How to implement count missing brackets?

Question

For example: I have a string only contains brackets '(' and ')'. How to count missing brackets?

My code:

var str = '(())';
var open = 0, close = 0, count = 0;
for (var i = 0; i < str.length; i++) {
  if (str[i] == '(') {
    open++;
    count = Math.abs(open - close);
  } else {
    close++;
    count = Math.abs(open - close);
  }
}
console.log(count);

Input: '(())' Output: 0

Input: '(()' Output: 1

Input: '))((' Output: 4

Input: '(()(' Output: 2

Input: '(()()))(())(())' Output: 1

Answer 1

You could replace perfect brackets and count the rest.
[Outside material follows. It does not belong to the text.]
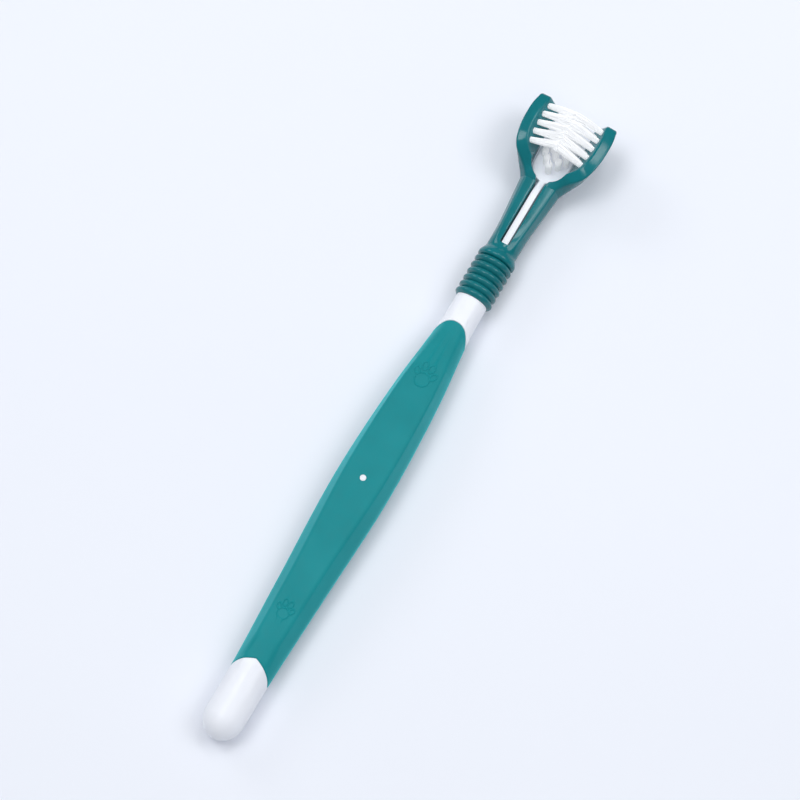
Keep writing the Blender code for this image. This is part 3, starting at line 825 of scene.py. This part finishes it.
def make_sleeve():
    """Ribbed sleeve; its bore steps down behind the core's shoulder."""
    outer = []
    for rib in range(RIB_COUNT):
        outer += rib_profile(SLEEVE_START + rib * RIB_PITCH, RIB_PITCH, GROOVE_RADIUS, RIB_RADIUS)
    outer.append((SLEEVE_END, GROOVE_RADIUS))
    shoulder = NECK_END + SEAM
    bore = [(x, SPIGOT_RADIUS + SEAM) for x in (SLEEVE_END, *SLEEVE_BORE_STATIONS, shoulder)]
    bore += [(x, NECK_RADIUS + SEAM) for x in (shoulder, SLEEVE_START)]
    return turned("neck_sleeve_ribs", outer + bore)


# Fork


def fork_ring(x):
    """The fork neck's outline at x."""
    half_width, half_height, roundness = smooth_row(FORK_NECK, x)
    return neck_points(x, half_width, half_height, roundness, PLAIN)


def slot_cutter():
    """Cutter for the stem's slot, flared at the top so that the slot's edges come out rounded.

    Its plan is a list of points with their way outward, and its levels are pairs of spread and height above
    the neck's top; the first level is the slot's floor.
    """
    corner_steps, straight_steps, lip_steps = 6, 12, 5
    far = SEAM_STATION + PAST_END
    straight = SLOT_START + SLOT_CORNER
    left = [(straight + (far - straight) * k / straight_steps, SLOT_HALF_WIDTH, 0.0, 1.0)
            for k in range(straight_steps, 0, -1)]
    for k in range(corner_steps + 1):
        angle = math.pi / 2 * k / corner_steps
        x = SLOT_START + SLOT_CORNER * (1 - math.sin(angle))
        y = SLOT_HALF_WIDTH - SLOT_CORNER * (1 - math.cos(angle))
        left.append((x, y, math.sin(angle), math.cos(angle)))
    plan = left + [(x, -y, nx, -ny) for x, y, nx, ny in reversed(left)]
    levels = [(0.0, None)]
    for k in range(lip_steps + 1):
        angle = math.pi / 2 * k / lip_steps
        levels.append((SLOT_LIP * (1 - math.cos(angle)), -SLOT_LIP * (1 - math.sin(angle))))
    levels.append((SLOT_LIP * SLOT_MOUTH[0], SLOT_MOUTH[1]))
    rings = []
    for spread, above in levels:
        ring = []
        for x, y, nx, ny in plan:
            top = AXIS_HEIGHT + smooth_row(FORK_NECK, min(x, SEAM_STATION))[1]
            z = SLOT_FLOOR if above is None else top + above
            ring.append((x - nx * spread, y + ny * spread, z))
        rings.append(np.array(ring))
    return loft("slot_cutter", rings)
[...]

function missing(string) {
    var l;

    do {
        l = string.length;
        string = string.replace(/\(\)/g, '');
    } while (l !== string.length)
 
    return string.length;
}

console.log(missing('(())')); // 0
console.log(missing('(()')); // 1
console.log(missing('))((')); // 4
console.log(missing('(()(')); // 2
console.log(missing('(()()))(())(())')); // 3

Answer 2

Below code output missing parenthesis count

var missingParenthesisCnt = function(s) {
       var stack = 0, combo=[];
      for (var i = 0; i < s.length; i++) {
          var item = s[i];
          if (s[i]=="(") {
            if(stack<0){
                combo.push(Math.abs(stack))
                stack=0
            }
            stack+=1
          } 
          else if(s[i]==")"){
            stack-=1
          }
        }
      return stack + combo.reduce((a,b)=>a+b, 0);
    }
    console.log("Total Missing Parenthesis Count:", missingParenthesisCnt(")))((()"))